Zachary, a brilliant but deeply troubled young man comes to Jessica’s office seeking help. (The opening paragraphs of “Shattered” offer a pitch-perfect description of obsessive-compulsive behavior.) The victim of childhood abuse and deep psychological trauma, he drifts through life, lacking any meaningful focus or structure. Jessica sees the boy as the perfect guinea pig for a radical experiment;

“Some researchers have used pain to effectively treat depression. Pain causes the release of endorphins, which can reduce anxiety and stimulate your sense of well-being. They can also reduce serotonin levels . . .”

Jessica envisions bondage and discipline—“whipping therapy”—as a way of managing Zachary’s depressive cycles. Such blatantly unethical, unsanctioned experimentation surpasses mere unprofessional behavior, wandering into classic “mad scientist” territory. Fully aware of what might happen if her misconduct is exposed, she isolates and enslaves the young man, imprisoning him in her own personal dungeon. And when he is no longer useful to her research, she abandons him. 

One of the keys to a fuller appreciation of this narrative is to understand that “Shattered” is not about Jessica; it is, above all, the story of Zachary’s search for liberation and wholeness.  As Jessica fades from the foreground to become the one-dimensional off-stage villain of the piece, Zachary finds Alyssa, Jessica’s wiser, older ex-friend, a Domina who has suffered a terrible debilitating loss. It is through Alyssa and her profound grief that the young man realizes the horror of what has been done to him:

“She (Jessica) only mentioned one threesome; bondage and discipline, domination and submission, and sadism and masochism.’ Alyssa reluctantly pulled her feet away. ‘No, there are three threesomes. Those, but also tops, bottoms and switches, and more importantly, safe, sane and consensual.”

Finding enlightenment and purpose with Alyssa, Zachary begins to understand himself and his own genuine needs; “A slave should always choose if, when, and who to give himself to . . .”

Notwithstanding its awkwardly contrived happy ending, much of what goes on in “Shattered” is quite hard to take; gratuitous degradation and torture, pain and abject humiliation, vividly rendered—and yet, we are left wondering, to what end.
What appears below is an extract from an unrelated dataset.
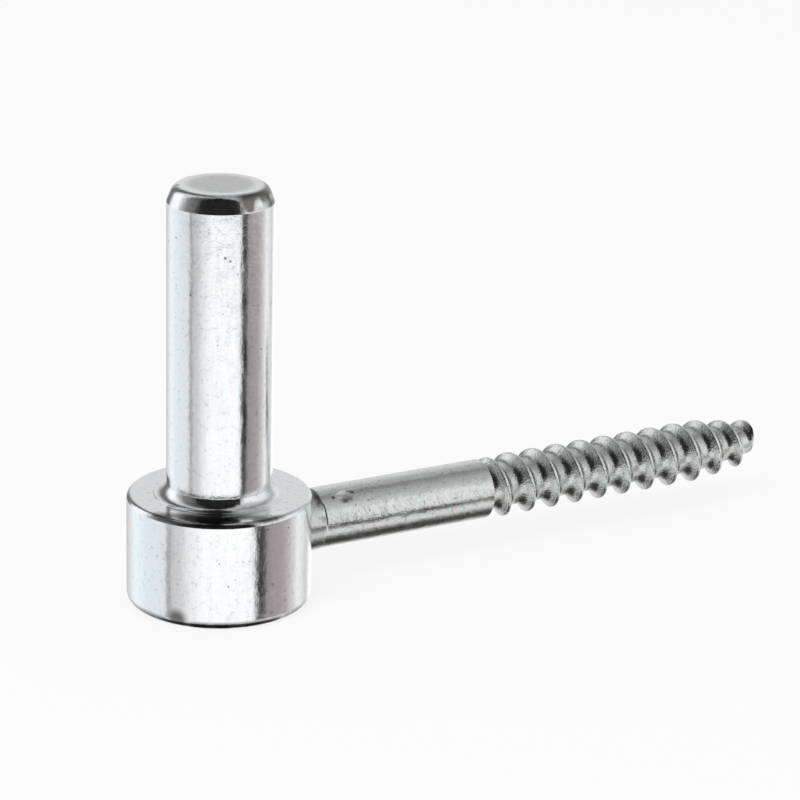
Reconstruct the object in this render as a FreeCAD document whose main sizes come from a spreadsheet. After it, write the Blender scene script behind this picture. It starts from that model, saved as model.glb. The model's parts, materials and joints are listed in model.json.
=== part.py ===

Seeing it all in our minds’ eyes, we can begin to appreciate the quote from Nietzsche on one of Zachary’s t-shirts: “In the consciousness of the truth he has perceived, man now sees everywhere only the awfulness or the absurdity of existence . . . and loathing seizes him.”

CONCLUSION

I do highly commend the author for endeavoring to bring a degree of seriousness and intellectual substance to her storytelling—almost totally unheard of even in the more rarefied examples of literary erotica. Ms. Frederick is conspicuously gifted, profound in her thoughtfulness; and clearly capable of brilliance. I sincerely hope that, in books to come, she may hone her story-craft to a point where it is worthy of her obvious potential.